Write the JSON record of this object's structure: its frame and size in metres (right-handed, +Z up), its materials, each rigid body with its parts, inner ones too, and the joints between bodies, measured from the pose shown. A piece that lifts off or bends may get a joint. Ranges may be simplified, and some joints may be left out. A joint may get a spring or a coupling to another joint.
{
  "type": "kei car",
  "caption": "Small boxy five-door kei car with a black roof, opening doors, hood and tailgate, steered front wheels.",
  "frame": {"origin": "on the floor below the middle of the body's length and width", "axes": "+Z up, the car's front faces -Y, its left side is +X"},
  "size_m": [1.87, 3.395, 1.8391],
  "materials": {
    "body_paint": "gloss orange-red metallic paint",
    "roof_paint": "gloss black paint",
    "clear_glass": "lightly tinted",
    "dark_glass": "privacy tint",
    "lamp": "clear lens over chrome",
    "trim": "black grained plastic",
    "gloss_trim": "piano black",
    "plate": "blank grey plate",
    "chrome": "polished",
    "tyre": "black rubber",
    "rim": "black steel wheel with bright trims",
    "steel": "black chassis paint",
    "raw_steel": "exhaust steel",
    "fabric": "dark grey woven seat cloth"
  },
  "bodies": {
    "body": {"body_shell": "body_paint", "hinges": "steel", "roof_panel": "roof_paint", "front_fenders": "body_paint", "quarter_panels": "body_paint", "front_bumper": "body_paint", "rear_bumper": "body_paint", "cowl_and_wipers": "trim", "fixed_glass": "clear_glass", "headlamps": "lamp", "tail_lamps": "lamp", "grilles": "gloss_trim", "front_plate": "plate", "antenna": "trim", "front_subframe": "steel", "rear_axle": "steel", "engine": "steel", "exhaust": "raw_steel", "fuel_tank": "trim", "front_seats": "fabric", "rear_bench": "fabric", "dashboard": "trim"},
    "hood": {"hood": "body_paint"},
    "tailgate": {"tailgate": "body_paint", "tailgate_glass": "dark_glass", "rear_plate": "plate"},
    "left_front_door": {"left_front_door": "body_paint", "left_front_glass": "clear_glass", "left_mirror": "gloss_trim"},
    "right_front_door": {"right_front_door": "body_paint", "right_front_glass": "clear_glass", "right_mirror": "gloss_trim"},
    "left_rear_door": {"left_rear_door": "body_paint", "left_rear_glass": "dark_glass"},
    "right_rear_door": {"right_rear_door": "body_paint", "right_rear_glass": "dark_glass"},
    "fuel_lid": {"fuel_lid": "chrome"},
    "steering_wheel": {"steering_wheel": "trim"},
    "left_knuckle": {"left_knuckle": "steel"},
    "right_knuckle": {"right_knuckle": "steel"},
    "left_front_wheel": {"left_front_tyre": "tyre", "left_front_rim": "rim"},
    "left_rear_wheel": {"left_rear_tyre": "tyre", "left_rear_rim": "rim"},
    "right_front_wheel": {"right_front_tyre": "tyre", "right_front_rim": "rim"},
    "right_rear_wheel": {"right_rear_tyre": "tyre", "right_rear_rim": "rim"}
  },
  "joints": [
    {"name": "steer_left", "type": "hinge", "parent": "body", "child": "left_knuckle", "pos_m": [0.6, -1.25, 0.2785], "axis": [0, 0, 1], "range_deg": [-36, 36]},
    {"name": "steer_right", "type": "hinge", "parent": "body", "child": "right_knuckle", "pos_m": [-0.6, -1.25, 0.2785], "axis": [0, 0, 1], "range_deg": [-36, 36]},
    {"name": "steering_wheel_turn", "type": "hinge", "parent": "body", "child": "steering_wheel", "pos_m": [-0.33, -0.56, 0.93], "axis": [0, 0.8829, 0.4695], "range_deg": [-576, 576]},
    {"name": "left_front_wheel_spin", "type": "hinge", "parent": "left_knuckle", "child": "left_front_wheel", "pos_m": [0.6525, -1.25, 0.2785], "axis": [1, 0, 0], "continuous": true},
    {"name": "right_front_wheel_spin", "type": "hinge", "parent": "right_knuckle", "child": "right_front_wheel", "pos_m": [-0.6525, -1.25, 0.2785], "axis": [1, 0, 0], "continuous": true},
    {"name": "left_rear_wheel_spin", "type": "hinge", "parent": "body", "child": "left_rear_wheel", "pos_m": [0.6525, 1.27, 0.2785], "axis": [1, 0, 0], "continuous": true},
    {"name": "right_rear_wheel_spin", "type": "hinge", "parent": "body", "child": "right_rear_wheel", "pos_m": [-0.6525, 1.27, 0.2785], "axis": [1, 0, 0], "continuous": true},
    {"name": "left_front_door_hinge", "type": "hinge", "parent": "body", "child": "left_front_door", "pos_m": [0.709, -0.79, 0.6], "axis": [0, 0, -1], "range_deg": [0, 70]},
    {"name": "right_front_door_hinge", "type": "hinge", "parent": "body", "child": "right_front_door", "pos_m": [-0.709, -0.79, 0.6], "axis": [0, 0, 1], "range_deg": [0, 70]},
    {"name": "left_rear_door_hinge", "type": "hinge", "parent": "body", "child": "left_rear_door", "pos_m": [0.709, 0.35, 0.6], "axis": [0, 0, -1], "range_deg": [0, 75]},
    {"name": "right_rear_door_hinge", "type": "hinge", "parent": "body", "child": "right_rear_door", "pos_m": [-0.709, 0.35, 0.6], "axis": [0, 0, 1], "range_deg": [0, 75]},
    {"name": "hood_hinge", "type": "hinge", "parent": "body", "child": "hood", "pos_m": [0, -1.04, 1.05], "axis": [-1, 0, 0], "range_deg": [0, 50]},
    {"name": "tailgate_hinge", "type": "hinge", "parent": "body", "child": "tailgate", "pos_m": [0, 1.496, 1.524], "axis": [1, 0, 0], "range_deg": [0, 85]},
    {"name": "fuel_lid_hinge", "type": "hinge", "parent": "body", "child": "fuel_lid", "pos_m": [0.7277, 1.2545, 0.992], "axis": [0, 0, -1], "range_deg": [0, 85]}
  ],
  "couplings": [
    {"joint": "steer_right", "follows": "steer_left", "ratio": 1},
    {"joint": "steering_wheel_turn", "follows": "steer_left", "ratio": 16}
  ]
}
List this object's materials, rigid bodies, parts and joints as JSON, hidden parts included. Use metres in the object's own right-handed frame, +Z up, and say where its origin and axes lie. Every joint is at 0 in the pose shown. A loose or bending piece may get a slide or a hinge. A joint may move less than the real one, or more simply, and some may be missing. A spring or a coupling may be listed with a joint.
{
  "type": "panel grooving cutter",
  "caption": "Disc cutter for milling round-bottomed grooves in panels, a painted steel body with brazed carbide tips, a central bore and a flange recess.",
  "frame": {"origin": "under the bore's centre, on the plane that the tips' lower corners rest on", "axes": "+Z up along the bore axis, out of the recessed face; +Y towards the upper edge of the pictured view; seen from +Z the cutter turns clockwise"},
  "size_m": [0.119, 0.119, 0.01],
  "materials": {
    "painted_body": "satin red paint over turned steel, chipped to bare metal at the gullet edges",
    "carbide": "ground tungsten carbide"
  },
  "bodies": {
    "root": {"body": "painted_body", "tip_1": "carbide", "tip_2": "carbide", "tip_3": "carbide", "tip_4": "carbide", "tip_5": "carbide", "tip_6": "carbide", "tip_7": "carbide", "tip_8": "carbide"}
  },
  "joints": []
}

····················

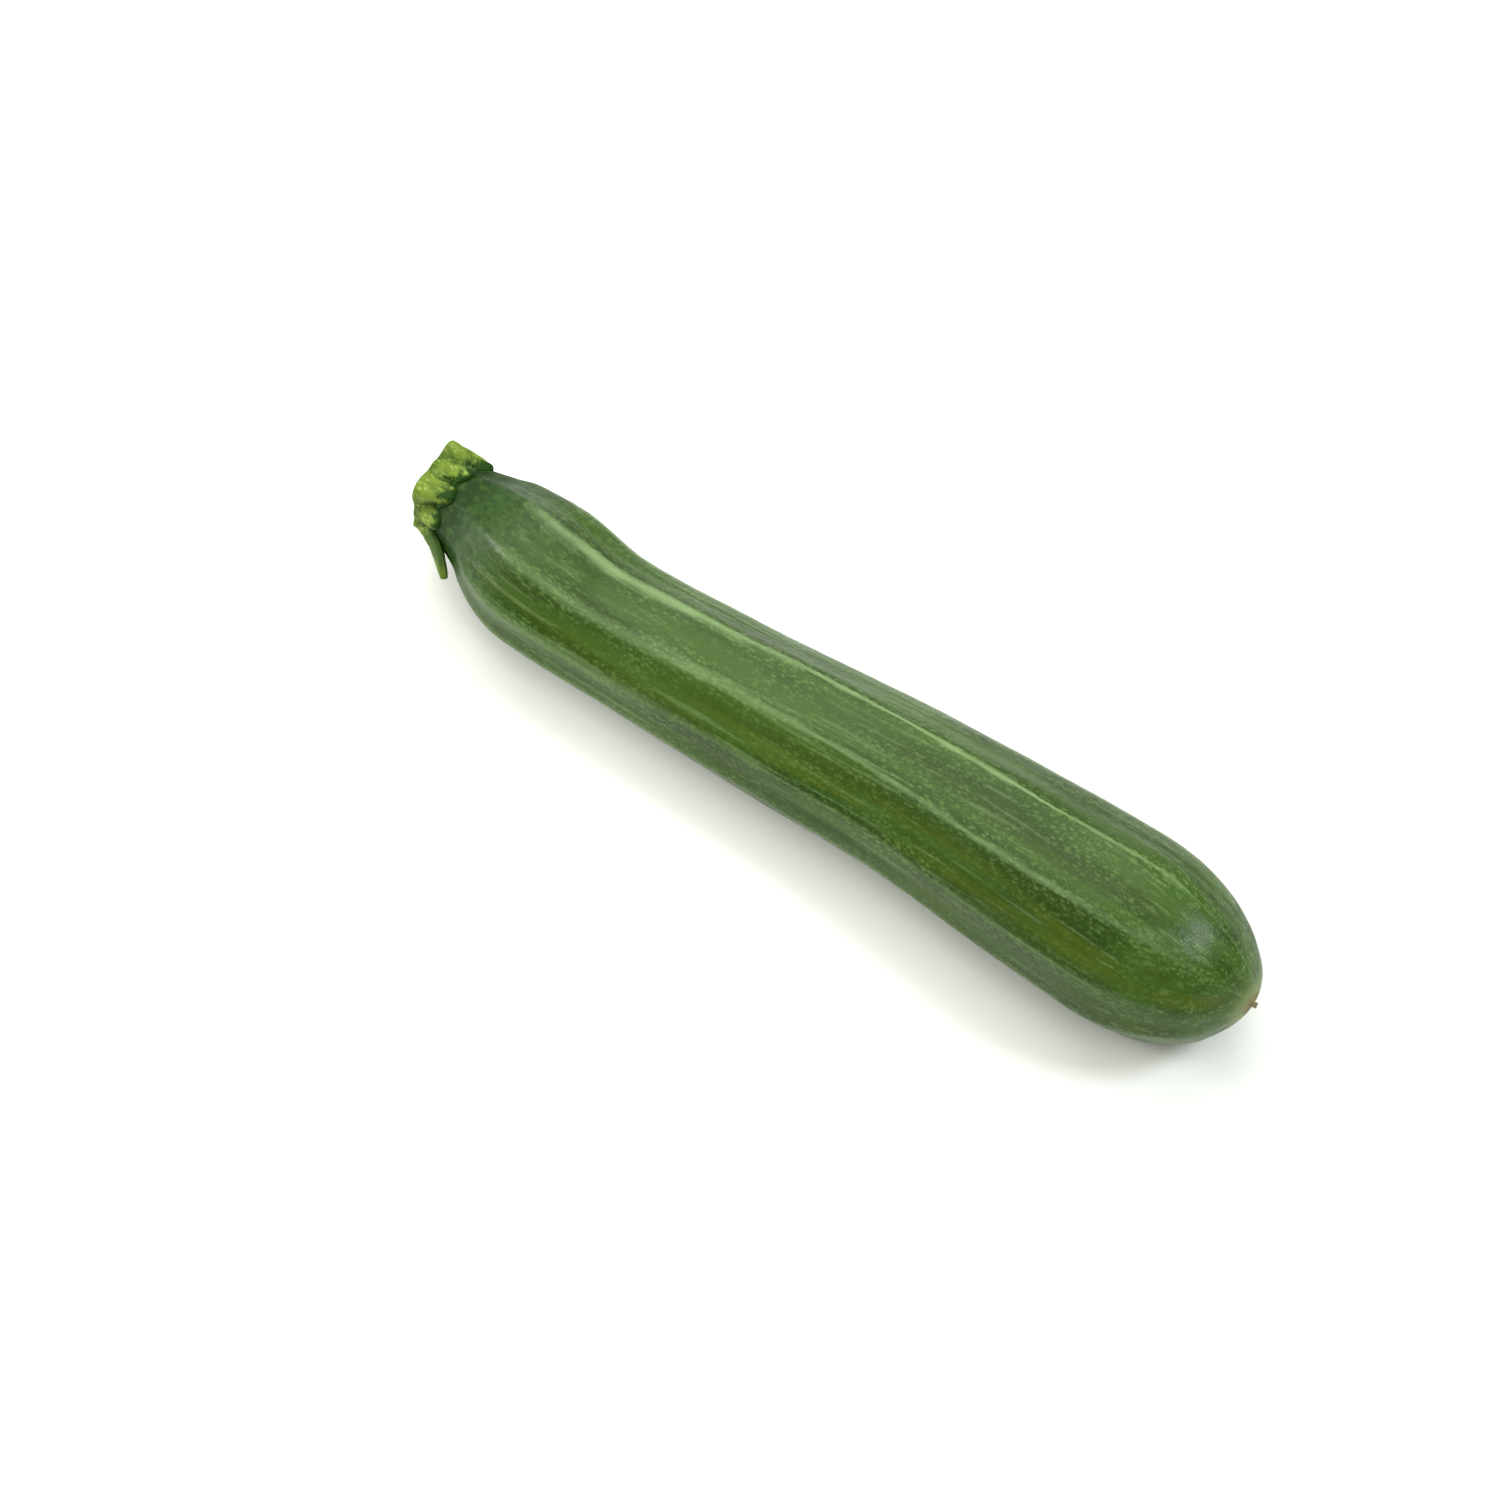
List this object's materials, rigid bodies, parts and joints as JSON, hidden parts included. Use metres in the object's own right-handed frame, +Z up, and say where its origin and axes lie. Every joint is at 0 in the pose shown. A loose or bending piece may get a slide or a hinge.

····················

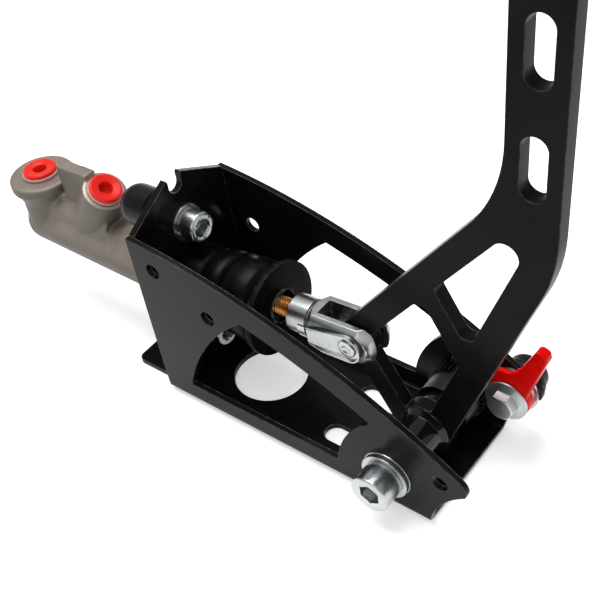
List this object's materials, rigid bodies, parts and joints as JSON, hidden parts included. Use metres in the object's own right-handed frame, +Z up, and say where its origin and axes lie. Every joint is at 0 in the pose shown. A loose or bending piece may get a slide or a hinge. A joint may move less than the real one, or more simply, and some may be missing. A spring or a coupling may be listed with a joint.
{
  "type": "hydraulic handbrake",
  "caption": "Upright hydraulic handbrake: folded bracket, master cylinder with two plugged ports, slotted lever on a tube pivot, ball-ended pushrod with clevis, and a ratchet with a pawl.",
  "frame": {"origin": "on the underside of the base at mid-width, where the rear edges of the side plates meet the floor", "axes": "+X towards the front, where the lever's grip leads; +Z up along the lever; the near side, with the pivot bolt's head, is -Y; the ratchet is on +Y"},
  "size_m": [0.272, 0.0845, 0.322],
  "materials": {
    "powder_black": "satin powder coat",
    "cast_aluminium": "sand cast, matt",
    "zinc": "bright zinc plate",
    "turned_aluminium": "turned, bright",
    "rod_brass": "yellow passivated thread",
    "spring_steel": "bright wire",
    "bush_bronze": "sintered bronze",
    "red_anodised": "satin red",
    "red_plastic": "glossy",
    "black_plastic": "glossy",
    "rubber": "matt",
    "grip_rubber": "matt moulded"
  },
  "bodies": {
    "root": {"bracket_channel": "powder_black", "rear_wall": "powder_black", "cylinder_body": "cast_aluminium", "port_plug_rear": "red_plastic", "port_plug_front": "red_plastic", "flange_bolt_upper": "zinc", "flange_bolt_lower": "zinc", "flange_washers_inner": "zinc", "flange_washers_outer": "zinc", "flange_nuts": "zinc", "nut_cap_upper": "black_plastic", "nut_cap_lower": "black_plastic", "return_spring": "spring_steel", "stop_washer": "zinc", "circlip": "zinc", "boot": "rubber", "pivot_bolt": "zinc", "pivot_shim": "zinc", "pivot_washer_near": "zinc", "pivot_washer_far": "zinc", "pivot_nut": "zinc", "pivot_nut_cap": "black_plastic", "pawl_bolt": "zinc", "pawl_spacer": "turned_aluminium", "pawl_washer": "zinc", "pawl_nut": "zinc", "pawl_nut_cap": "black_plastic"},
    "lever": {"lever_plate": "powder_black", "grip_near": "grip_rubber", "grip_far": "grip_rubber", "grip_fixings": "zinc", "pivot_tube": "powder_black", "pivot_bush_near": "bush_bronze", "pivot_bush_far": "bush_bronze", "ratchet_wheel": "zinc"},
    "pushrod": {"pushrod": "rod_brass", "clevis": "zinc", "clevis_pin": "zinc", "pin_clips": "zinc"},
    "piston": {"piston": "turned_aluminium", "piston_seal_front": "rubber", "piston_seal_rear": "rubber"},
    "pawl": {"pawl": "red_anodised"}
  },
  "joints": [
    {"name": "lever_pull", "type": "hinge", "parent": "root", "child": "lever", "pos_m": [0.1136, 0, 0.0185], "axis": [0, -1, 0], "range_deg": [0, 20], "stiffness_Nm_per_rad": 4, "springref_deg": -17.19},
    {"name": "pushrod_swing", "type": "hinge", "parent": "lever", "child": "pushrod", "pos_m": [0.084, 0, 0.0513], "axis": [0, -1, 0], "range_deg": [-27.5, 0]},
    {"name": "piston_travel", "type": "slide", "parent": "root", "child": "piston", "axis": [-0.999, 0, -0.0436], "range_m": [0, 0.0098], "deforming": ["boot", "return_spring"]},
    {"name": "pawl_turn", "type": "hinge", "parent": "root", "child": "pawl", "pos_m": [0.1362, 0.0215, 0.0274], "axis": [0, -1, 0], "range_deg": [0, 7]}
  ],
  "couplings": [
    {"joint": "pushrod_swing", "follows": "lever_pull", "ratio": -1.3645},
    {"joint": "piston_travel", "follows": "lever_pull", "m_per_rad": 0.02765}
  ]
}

····················

◆ **WRITTEN PROBLEM**: Filter the records for lines holding the string "from". Copy each one.

◆ **TASK SOLUTION**:
Write the JSON record of this object's structure: its frame and size in metres (right-handed, +Z up), its materials, each rigid body with its parts, inner ones too, and the joints between bodies, measured from the pose shown. A piece that lifts off or bends may get a joint. Ranges may be simplified, and some joints may be left out. A joint may get a spring or a coupling to another joint.
  "frame": {"origin": "under the bore's centre, on the plane that the tips' lower corners rest on", "axes": "+Z up along the bore axis, out of the recessed face; +Y towards the upper edge of the pictured view; seen from +Z the cutter turns clockwise"},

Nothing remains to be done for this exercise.